If we change the compiler a lot for little benefit in the internal
compiler, that makes life too hard for more advanced tools, are we a bit
short-sighted here? I really like some other features like run-time types
in the compiler instead, my 2 cents
On Sat, Feb 2, 2013 at 11:17 AM, Jeremy Yallop <yallop at gmail.com> wrote:
> On 1 February 2013 15:38, Gabriel Scherer <gabriel.scherer at gmail.com>
> wrote:
> > Finally, I think -ppx + arbitrary annotations, without any further
> > restriction, is too free-form for robust syntax extensions: one
> > important problem with Camlp4 is that it allowed syntax extension
> > writers to modify the syntax in very bad way that hurt robustness. As
> > already discussed, I have a strong distaste for extensions that only
> > piggyback on existing syntax (without adding any explicit marker); I
> > would feel safer if the extension *mechanism* disallowed such
> > unstructured extensions, or at least made them less rewarding to write
> > than the composable ones. (For example by only passing to the
> > extension writer the part(s) of the AST that have been annotated).
> > Unfortunately, I don't see how Bisect would fit any such restriction.
> > Maybe that's a problem best solved by socialization (writing a
> > documentation on good practices, and yelling on people), but I sort of
> > doubt it -- I don't know how many time I've had to argue for *not*
> > globally changing the associativity of infix operators through Camlp4
> > in Batteries.
>
> I agree with Gabriel. Actually, I think that a small tweak to the
> design of -ppx could address both this and a number of problems that
> others have raised during the discussion here.
>
> The -ppx approach applies one or more global transformations to the
> ASTs of OCaml source files; these transformations can be parameterized
> by attributes attached at particular points in the syntax tree. This
> is a significant improvement over the Camlp4 approach, largely because
> it exchanges the (unnecessary) ability to change the concrete syntax
> for a number of valuable guarantees, which make extensions easier to
> write and code that uses extensions easier to understand.
>
> We can go further in this direction, and give up more (unnecessary)
> power in return for further guarantees. As Gabriel says, since -ppx
> extensions can arbitrarily transform the AST, it's not possible to
> understand any part of a program that uses extensions without
> understanding every aspect of the behaviour of every extension.
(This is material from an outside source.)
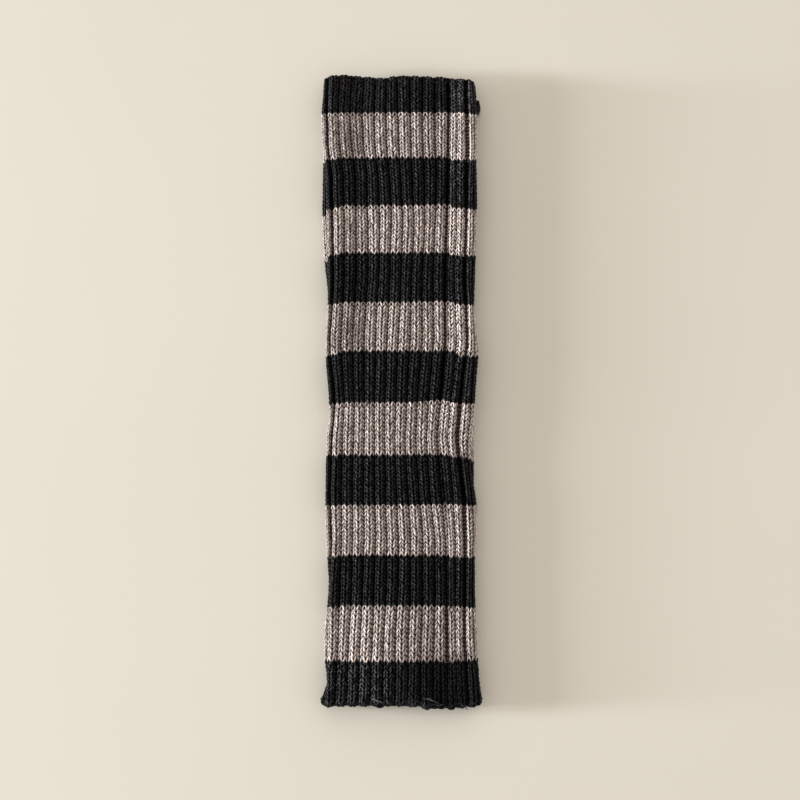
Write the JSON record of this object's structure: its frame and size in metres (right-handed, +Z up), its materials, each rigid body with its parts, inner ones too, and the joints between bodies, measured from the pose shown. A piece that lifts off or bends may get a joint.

We
> could, of course, seek to solve this by convention and social
> pressure, but there seems to be an emerging consensus that this isn't
> really satisfactory. One of the nice things about functional
> programming is that you have strong guarantees (via parametricity,
> immutability, and so on) about the effects of calling a particular
> function. We should strive to make it possible to reason in the same
> manner about the effects of syntax extensions.
>
> There are other legitimate concerns with the current proposal. As
> Xavier Clerc and others point out, attributes are apparently
> undeclared (i.e. global) and untyped. Alain rightly notes that it
> seems to be difficult to introduce declarations and types for
> attributes without significant complexity. Still, as OCaml
> programmers we're used to the benefits of precisely-scoped names and
> strongly-typed data, and it seems a shame to give these benefits up if
> we can find a way to keep them.
>
> Hongbo Zhang raises a further concern: when syntax extensions are
> global transformations on the whole file, the order in which
> extensions are applied becomes significant. This is a fairly serious
> matter, I think: the semantics of code that uses syntax extensions is
> now dependent on external factors, since we need to look for the flags
> passed to OCaml in the build configuration in order to understand the
> source.
>
> I think we can address all these concerns with a small adjustment in
> perspective. Instead of globally-scoped, untyped attributes processed
> by file-level externally-specified transformations, we might add a
> single node to the OCaml grammar for statically-executed AST
> rewriters. Using the same syntax already proposed for attributes, we
> might write, for example:
>
> (@deriving ["sexp"; "json"])
> type t = F of int | G of s
> and s = H of (t * t)
>
> or
>
> (@perform)
> (x <-- m;
> y <-- n;
> return (x y))
>
> In order for this to be valid code, 'deriving' and 'perform' should
> resolve to functions of appropriate types:
>
> val deriving : string list -> Parsetree.structure_item ->
> Parsetree.structure_item
>
> val perform : Parsetree.expression -> Parsetree.expression
>
> Either during parsing or in a post parsing phase, the ASTs following
> '@deriving ["sexp"; "json"]' and '@perform' are passed to those
> functions and the results are inserted in place into the AST.
> Gabriel's concern is addressed, because there's no way for @perform
> (say) to access other parts of the AST: its effects are purely local.
> Xavier's concern is addressed, since AST rewriters, unlike attributes
> are declared and typed (and hence scoped). Hongbo's concern is
> addressed, since composition is explicit:
>
> (@deriving ["sexp"])
> (@nonrec)
> type t = C of t
>
> (Here '@deriving ["sexp"]' is applied to the result of applying '@nonrec'.)
>
> It should be possible to write almost all extensions in this manner.
> A variant of the stream parser syntax fits easily:
>
> (@parser)
> ([ `If; x = expr; `Then; y = expr; `Else; z = expr ] => "if";
> [ `Let; `Ident x; `Equal; x = expr; In; y = expr ] => "let")
>
> as does Anil's cstruct extension:
>
> (@cstruct ~endianness:little)
> type pcap_header = {
> uint32_t magic_number; (* magic number *)
> uint16_t version_major; (* major version number *)
> ...
> }
>
> Other extensions such as ifdef, js_of_ocaml, and pgsql could be
> handled in the same sort of way.
>
> Jeremy.
>
> [I'm deliberately avoiding the interesting but orthogonal questions of
> custom lexical syntax, and benign annotations for tools here.]